According to a report by FTI Technology, only 30% of organizations have approved BYOD policies but 67% of employees continue to use personal devices for work despite the official BYOD policy that may limit or prohibit their use.
6. Advanced Search
In order to search millions of archived emails in record times, email archiving solutions need superior search functionalities which allow organizations to respond to eDiscovery requests in under 30 minutes.
Email archiving solutions usually come with two types of search – simple/quick search and advanced search. If used for a litigation case, the quick search functionality would leave you with too many results, which means it’s not really suited for complex queries. You would need too much time to review all the data. Advanced search, on the other hand, lets you structure your search much better and end up with a manageable number of results.
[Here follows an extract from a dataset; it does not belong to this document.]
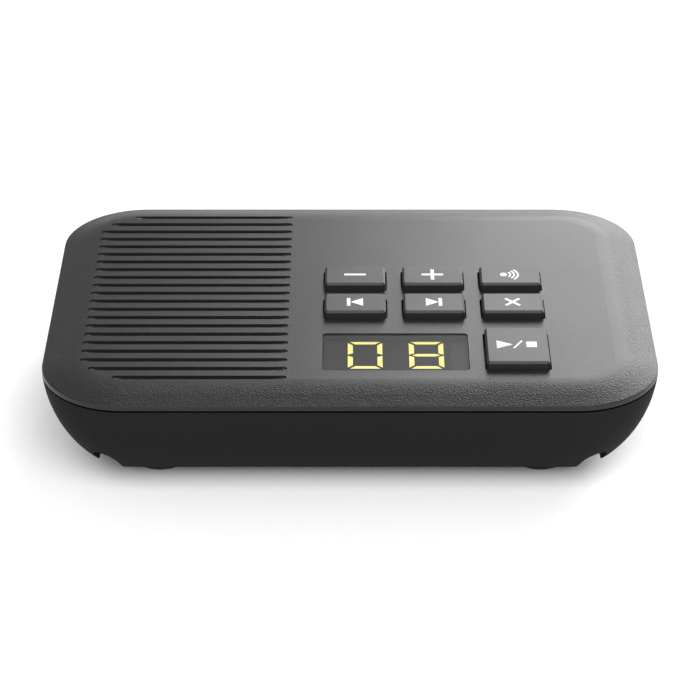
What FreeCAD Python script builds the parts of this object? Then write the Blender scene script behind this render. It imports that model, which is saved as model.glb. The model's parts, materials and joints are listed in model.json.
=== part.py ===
import FreeCAD
import Part
import os
import re
import Sketcher

# Desk answering machine: a flat, boat-hulled casing with a loudspeaker grille on the left,
# seven push keys and a two-digit display on the right.
# Frame: millimetres, +X right, +Y towards the back, +Z up, origin on the desk under the middle.

# Driving sizes: name, size, what it is
SIZES = [
    ("body_width", 140.0, "widest outline, left to right, at the seam"),
    ("body_depth", 98.0, "widest outline, front to back, at the seam"),
    ("corner_radius", 19.5, "plan corner of the outline at the seam"),
    ("seam_height", 24.5, "height of the seam between cover and base"),
    ("underside", 2.0, "height of the flat underside, so how far the feet stand out"),
    ("crown_height", 3.3, "top face above the seam"),
    ("crown_run", 6.8, "width of the slope around the top face"),
    ("crown_drop", 1.7, "fall of that slope"),
    ("crown_blend", 25.0, "radius that blends the slope into the top face"),
    ("lip_round", 0.3, "small round on the cover's lip"),
    ("seam_gap", 0.4, "height of the shadow groove at the seam"),
    ("seam_gap_depth", 1.0, "depth of the shadow groove"),
    ("wall", 2.0, "wall of both mouldings"),
    ("tongue_inset", 2.7, "tongue of the cover, in from the outline"),
    ("tongue_width", 1.2, "thickness of that tongue"),
    ("tongue_depth", 2.2, "how far the tongue reaches below the seam"),
    ("flank_radius", 31.0, "big arc of the base's flank"),
    ("flank_rise", 3.0, "centre of that arc above the seam"),
    ("belly_radius", 8.0, "arc from the flank into the underside"),
    ("grille_inset", 8.8, "left ends of the grille's long slots, in from the outline"),
    ("grille_key_gap", 7.85, "plain strip between the grille and the keys"),
    ("grille_front", 10.0, "front slot, in from the outline"),
    ("grille_rear", 8.0, "rear slot, in from the outline"),
    ("slot_width", 1.6, "width of a grille slot"),
    ("slot_step", 0.3, "depth of a slot at its rounded end"),
    ("slot_ramp", 11.0, "length of the ramp from there to the open part"),
    ("slot_short", 2.1, "left end of the last slot but one, drawn in by this"),
    ("slot_shortest", 7.7, "left end of the outermost slot, drawn in by this"),
    ("key_first", 1.2, "centre of the left column of keys, in X"),
    ("key_pitch", 18.4, "from one key column to the next"),
    ("key_width", 15.1, "opening for a key, left to right"),
    ("key_depth", 10.0, "opening for a small key, front to back"),
    ("key_rear_row", 6.9, "centre of the rear row of keys, in Y"),
    ("key_front_row", -6.85, "centre of the front row of keys, in Y"),
    ("play_depth", 17.2, "opening for the play key and the display, front to back"),
    ("play_row", -27.2, "centre of the play key and the display, in Y"),
    ("key_corner", 0.9, "corner radius of those openings"),
    ("key_gap", 0.4, "gap between a key and its opening"),
    ("key_round", 0.8, "corner radius of a key"),
    ("key_proud", 1.9, "key top above the cover"),
    ("key_bevel", 0.5, "bevel round a key's top"),
    ("key_flange", 1.1, "width of the flange that keeps a key in"),
    ("key_flange_height", 1.2, "thickness of that flange"),
    ("key_play", 0.1, "air over the flange"),
    ("key_travel", 0.8, "how far a key goes down"),
    ("window_length", 33.4, "opening for the display window, left to right"),
    ("window_middle", 10.4, "centre of that opening, in X"),
    ("window_sunk", 0.2, "window face below the cover"),
    ("window_thickness", 1.2, "clear sheet over the digits"),
    ("window_skirt", 0.7, "wall around the window's hollow"),
    ("window_flange", 1.1, "flange that seats under the cover"),
    ("window_flange_height", 0.8, "thickness of that flange"),
    ("window_fit", 0.15, "clearance of the window in its opening"),
    ("display_length", 25.2, "display body, left to right"),
    ("display_depth", 15.2, "display body, front to back"),
    ("display_air", 0.1, "air between display body and window"),
    ("digit_height", 12.4, "seven-segment digit"),
    ("digit_width", 7.9, "seven-segment digit"),
    ("digit_pitch", 14.0, "from one digit to the next"),
    ("digit_middle", 10.45, "centre between the two digits, in X"),
    ("digit_row", -26.2, "centre of the digits, in Y"),
    ("segment_width", 1.15, "stroke of a segment"),
    ("segment_corner", 0.5, "a segment's mitred end, in from the corner of its digit"),
    ("segment_waist", 0.3, "an upright segment's outer side, off the digit's middle line"),
    ("segment_tip", 0.7, "point of the middle segment, in from the digit's side"),
    ("segment_depth", 0.4, "how deep a segment is set in"),
    ("board_top", 20.6, "upper face of the main board"),
    ("board_thickness", 1.6, "main board"),
    ("board_left", -7.5, "left edge of the main board"),
    ("board_inset", 8.0, "the board's other edges, in from the outline"),
    ("board_corner", 9.0, "corner radius of the main board"),
    ("board_hole_fit", 0.3, "play of a screw in the board"),
    ("board_screw_left", 4.0, "left pair of board screws, in from the board's edges"),
    ("board_screw_right", 5.0, "right pair, in from the board's right edge"),
    ("board_screw_end", 8.0, "right pair, in from the board's front and rear edges"),
    ("board_part_gap", 2.0, "free strip between the key mat and what stands on the board"),
    ("mat_thickness", 0.8, "silicone key mat"),
    ("mat_margin", 1.4, "mat beyond the key openings"),
    ("dome_radius", 3.3, "foot of a silicone dome"),
    ("dome_top", 1.9, "plunger of a silicone dome"),
    ("dome_skin", 0.7, "wall of a silicone dome"),
    ("dome_cone", 0.7, "share of a dome's height that its cone takes"),
    ("dome_air", 0.75, "air left under the plunger of a key that is down"),
    ("speaker_radius", 20.0, "loudspeaker basket"),
    ("speaker_height", 12.3, "loudspeaker, front to back"),
    ("speaker_fit", 0.2, "clearance of the loudspeaker in the cover's ring"),
    ("speaker_ring", 1.2, "wall of that ring"),
    ("speaker_ring_depth", 2.4, "how far the ring reaches down from the ceiling"),
    ("speaker_air", 0.8, "foam and cloth between loudspeaker and ceiling"),
    ("cloth_thickness", 0.3, "dust cloth behind the slots"),
    ("gasket_width", 3.0, "foam ring"),
    ("magnet_radius", 9.0, "loudspeaker magnet"),
    ("magnet_height", 4.2, "loudspeaker magnet"),
    ("pole_radius", 4.4, "pole piece in front of the magnet"),
    ("pole_height", 1.4, "pole piece in front of the magnet"),
    ("coil_hole", 5.0, "hole in the basket's back for the voice coil"),
    ("basket_sheet", 0.8, "sheet of the loudspeaker's basket"),
    ("basket_rim", 4.2, "width of the basket's flat rim"),
    ("basket_depth", 2.0, "how deep the basket's rim is drawn"),
    ("cone_paper", 0.4, "paper of the loudspeaker's cone"),
    ("cone_throat", 4.7, "radius of the cone at the voice coil"),
    ("cone_mouth", 13.0, "radius of the cone at its surround"),
    ("surround_rise", 0.6, "roll of the surround above the cone's mouth"),
    ("dust_cap_rise", 1.6, "height of the dust cap"),
    ("pad_height", 1.0, "foam pad under the magnet"),
    ("pad_radius", 5.0, "foam pad under the magnet"),
    ("pad_post", 6.0, "radius of the post that carries the pad"),
    ("foot_radius", 6.5, "rubber foot"),
    ("foot_recess", 0.8, "how deep a foot is let into the base"),
    ("foot_round", 0.6, "round on the foot's lower rim"),
    ("foot_fit", 0.15, "clearance of a foot in its recess"),
    ("foot_inset_side", 26.1, "foot centre, in from the outline's left or right side"),
    ("foot_inset_end", 21.8, "foot centre, in from the outline's front or rear"),
    ("channel_width", 6.0, "cable channel"),
    ("channel_depth", 8.0, "cable channel, from the underside to its roof"),
    ("channel_wall", 1.5, "wall over the cable channel"),
    ("channel_inset", 15.4, "long run of a cable channel, in from the outline"),
    ("channel_bend", 9.0, "bend between cross run and long run, on the centre line"),
    ("exit_inset", 13.9, "where the long run turns towards its exit, in from the front"),
    ("exit_bend", 12.7, "radius of that last turn"),
    ("exit_angle", 80.0, "how far that turn runs, out through the flank, in degrees"),
    ("recess_left", 2.0, "jack recess, left end"),
    ("recess_right", 42.0, "jack recess, right end"),
    ("recess_inset", 30.0, "rear side of the jack recess, in from the outline"),
    ("recess_depth", 15.0, "jack recess, front to rear"),
    ("recess_roof", 16.5, "top of the jack recess"),
    ("jack_width", 13.0, "modular jack"),
    ("jack_length", 13.0, "modular jack"),
    ("jack_height", 12.0, "modular jack"),
    ("jack_mouth", 9.9, "opening for the plug, wide"),
    ("jack_mouth_height", 6.8, "opening for the plug, high"),
    ("jack_bore", 9.5, "depth of that opening"),
    ("jack_sole", 1.2, "wall under the slot for the plug's latch"),
    ("jack_fit", 0.6, "base's window round a jack's mouth, wider by this on each side"),
    ("latch_width", 6.2, "slot for the plug's latch"),
    ("latch_height", 2.2, "slot for the plug's latch"),
    ("contact_pitch", 1.02, "from one contact wire to the next"),
    ("contact_width", 0.45, "contact wire"),
    ("contact_set_back", 1.5, "contact wires behind the jack's face"),
    ("contact_reach", 5.3, "how far a contact wire runs into the mouth"),
    ("contact_drop", 3.2, "how far it slants down"),
    ("jack_line", 12.0, "telephone jack centre, in X"),
    ("jack_power", 32.0, "mains adapter jack centre, in X"),
    ("keyhole_inset_side", 40.0, "wall keyhole, in from the outline's left or right side"),
    ("keyhole_inset_rear", 23.0, "round end of the keyhole, in from the rear"),
    ("keyhole_radius", 4.0, "round end of the keyhole"),
    ("keyhole_slot", 4.4, "width of the keyhole's slot"),
    ("keyhole_travel", 7.0, "length of the slot to its end arc's centre"),
    ("keyhole_plate", 1.6, "plate that hangs on the screw"),
    ("keyhole_room", 5.0, "room behind the plate for the screw head"),
    ("keyhole_side", 0.6, "that room, wider than the round end by this"),
    ("screw_column", -10.8, "housing screws, in X"),
    ("screw_inset", 17.0, "housing screws, in from the front and rear"),
    ("screw_shank", 1.2, "radius of a housing screw's shank"),
    ("screw_length", 11.0, "housing screw under its head"),
    ("screw_head", 2.6, "radius of its head"),
    ("screw_head_height", 1.8, "height of its head"),
    ("screw_fit", 0.05, "clearance of a shank in its post"),
    ("screw_play", 0.4, "play of a housing screw in the base"),
    ("screw_bite", 10.0, "depth of the bore that a housing screw bites into"),
    ("screw_seat", 8.0, "where the housing screw's head seats"),
    ("post_foot", 12.0, "lower end of the cover's screw posts"),
    ("post_radius", 2.7, "cover's screw post"),
    ("post_gap", 0.2, "air between that post and the base's tower"),
    ("small_shank", 0.9, "radius of a small screw's shank"),
    ("small_head", 1.9, "radius of a small screw's head"),
    ("small_head_height", 1.3, "height of a small screw's head"),
    ("small_length", 5.0, "small screw under its head"),
    ("board_post", 2.8, "radius of a board post"),
    ("shield_height", 3.2, "tinplate box over the radio"),
    ("shield_left", 29.5, "that box, in from the board's left edge"),
    ("shield_right", 12.0, "that box, in from the board's right edge"),
    ("shield_front", 2.0, "that box, behind the front of the parts on the board"),
    ("shield_rear", 4.0, "that box, in from the board's rear edge"),
    ("chip_height", 1.4, "chips on the board"),
    ("chip_left", 9.5, "processor and memory, in from the board's left edge"),
    ("processor_width", 12.0, "processor"),
    ("processor_depth", 10.0, "processor"),
    ("memory_width", 8.0, "memory"),
    ("memory_depth", 5.0, "memory"),
    ("amplifier_inset", 3.0, "amplifier, in from the board's right edge"),
    ("amplifier_width", 7.0, "amplifier"),
    ("amplifier_depth", 10.0, "amplifier"),
    ("can_radius", 2.5, "electrolytic capacitor"),
    ("can_height", 4.4, "electrolytic capacitor"),
    ("can_inset", 8.0, "capacitors, in from the board's right edge"),
    ("can_first", 12.0, "first capacitor in front of the middle, in Y"),
    ("can_pitch", 6.5, "from one capacitor to the next"),
    ("connector_edge", 1.0, "loudspeaker connector, in from the board's left edge"),
    ("connector_width", 4.5, "loudspeaker connector"),
    ("connector_length", 8.0, "loudspeaker connector"),
    ("connector_height", 3.6, "loudspeaker connector"),
]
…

It allows you to search for data across servers, locations and departments, narrow down your search and filter the search results, leaving you with a manageable amount of data.
Electronic discovery has become the norm in the litigation process and organizations need to align their legal strategy to be better prepared. Although email is typically viewed as the core of an eDiscovery program, there is a wide degree of flexibility, especially after the recent amendments to the existing laws that now mandate the retention of alternative information sources such as social media posts, chats and mobile messages.
Organizations that wish to master the art of appropriate information housekeeping need to understand that it requires a proactive approach to storage, eDiscovery and information management. To devise an email archiving program that will stand up to legal scrutiny, business should train their staff in data retention and eDiscovery best practices, start working on a retention plan and foster a culture of archiving their enterprise email, social media and other unstructured information. Although the implementation of an email archiving solution does not guarantee automatic legal preparedness, it does give organizations the peace of mind that comes with knowing that every record is retained accurately and consistently.